The Hershey Train was created by Milton Hershey, who launched the iconic treat brand. He founded a model town in northern Cuba, and in addition to a huge chocolate factory, built schools, hospitals and affordable housing for his workers and, to get them to work, an electric railway.photos by MATT WHELAN

'No electronica!" she shouted, pointing at a large sign on the wall that read: 'NO ELECTRONICA!'

That's crazy, I thought. "Por que?" I asked.

"No electronica!!" she screamed again, louder.

It was Christmas Eve in Havana, the city was full and I was trying to board a ferry from Habana Vieja to Casablanca. There was a special train waiting on the other side, but the laptop in my backpack was creating a problem. In the meantime, people with cellphones and digital cameras were boarding by the dozen.

"Por que?!" I asked again, wondering how to end this bizarre standoff, when an old man in a limp fedora and a bright red necktie leaned in from a cloud of cigar smoke, like a Cuban genie, and said simply: "It's okay."

And just like that, it was.

I spent the 20-minute crossing trying to think of a way one might sink or sabotage a 50-foot ferry with a laptop computer, or a good reason why one would.

On the other side, nestled in the shade of a dilapidated station, was the Hershey Train.

Milton Hershey grew up in Lancaster, Pa. By the age of 18, he'd set up his first candy shop, by 26 had founded the successful Lancaster Caramel Company and 10 years later launched the Hershey brand whose wrappers adorn so many a festive treat today.

A philanthropist with a passion for community, Hershey had founded the thriving model town of his namesake in southern Pennsylvania in 1903, before turning his attention to Cuba's cheap land and vast swaths of sugar cane. By 1916, another model town of the same name would flourish in the tropical countryside of northern Cuba.
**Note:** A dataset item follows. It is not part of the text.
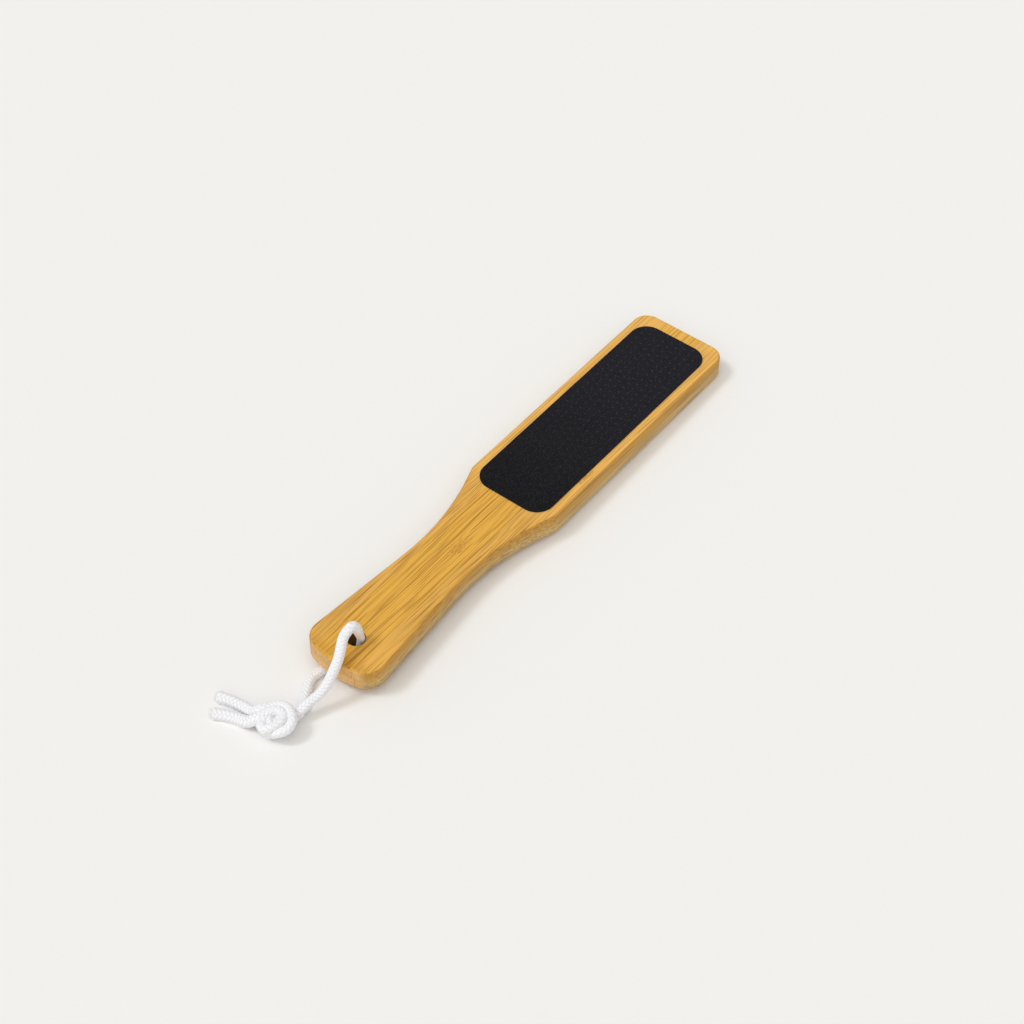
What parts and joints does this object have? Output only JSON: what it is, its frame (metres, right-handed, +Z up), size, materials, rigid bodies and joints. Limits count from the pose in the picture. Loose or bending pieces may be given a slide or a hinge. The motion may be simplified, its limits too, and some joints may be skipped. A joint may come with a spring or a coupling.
{
  "type": "foot file",
  "caption": "Flat foot file: a waisted bamboo paddle with a long black grit pad on its blade and a knotted loop of braided cord through the handle.",
  "frame": {"origin": "centre of the bottom of the paddle's bounding box, on the surface that the foot file lies on; the cord isn't counted", "axes": "+X from the handle end to the blade end, +Y to the left seen from above with the handle near, +Z up, away from the surface"},
  "size_m": [0.3074, 0.0581, 0.0278],
  "materials": {
    "bamboo": "oiled bamboo, satin, fine lengthwise grain",
    "bamboo_dark": "oiled bamboo, satin, a darker strip",
    "adhesive": "clear adhesive film",
    "backing_cloth": "black resin-bonded cloth",
    "grit": "fine black grit with raised dots, matt",
    "cord": "white braided polyester cord"
  },
  "bodies": {
    "paddle": {"front_strip_left": "bamboo", "front_strip_middle": "bamboo", "front_strip_right": "bamboo", "back_strip_left": "bamboo", "back_strip_middle": "bamboo", "back_strip_right": "bamboo_dark", "pad_adhesive_film": "adhesive", "pad_backing_cloth": "backing_cloth", "pad_grit_coat": "grit"},
    "cord": {"cord_over_handle": "cord", "cord_under_handle": "cord", "cord_knot": "cord", "cord_tail_upper": "cord", "cord_tail_lower": "cord"}
  },
  "joints": [
    {"name": "cord_swing", "type": "hinge", "parent": "paddle", "child": "cord", "pos_m": [-0.11458, 0, 0.0098], "axis": [0, 0, 1], "range_deg": [-30, 30]}
  ]
}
In addition to a huge chocolate factory, Hershey built schools, hospitals and affordable housing for his workers and, to get them to work, an electric railway.

We were due to leave at 9 a.m., but schedules in Cuba are as rigid as a politician's promise, and it wasn't until noon that the old machine groaned into action and crawled away from the station.

From there, it never really broke an idle lope, stopping every half mile or so to pick up people and their possessions, be they at a station or not. Entire Cuban lives embarked and disembarked – men, women and schoolkids, bales of tobacco, furniture sets, fridges and fans, burlap bags of fruit and vegetables, boxes of cigars, auto parts and small animals. There were signs here, too, of a Cuba in transition. Elderly ladies in floral dresses and head scarves sat on benches next to teenagers with cellphones, baseball caps and handgun belt buckles.

It's no secret that the locomotive rarely makes the journey in whole, and sure enough, about a mile short of the factory, its towering triangular roof just visible on a rise in the distance, the train ground to a halt, and wouldn't move again for the day, and possibly the week. But the town is there, all but abandoned today, a lurking legacy of a man interested in much more than the profit of private enterprise – something to consider, perhaps, as you unwrap your Hershey's Kisses this Christmas, in an age in which the holidays seem sometimes to have missed their meaning.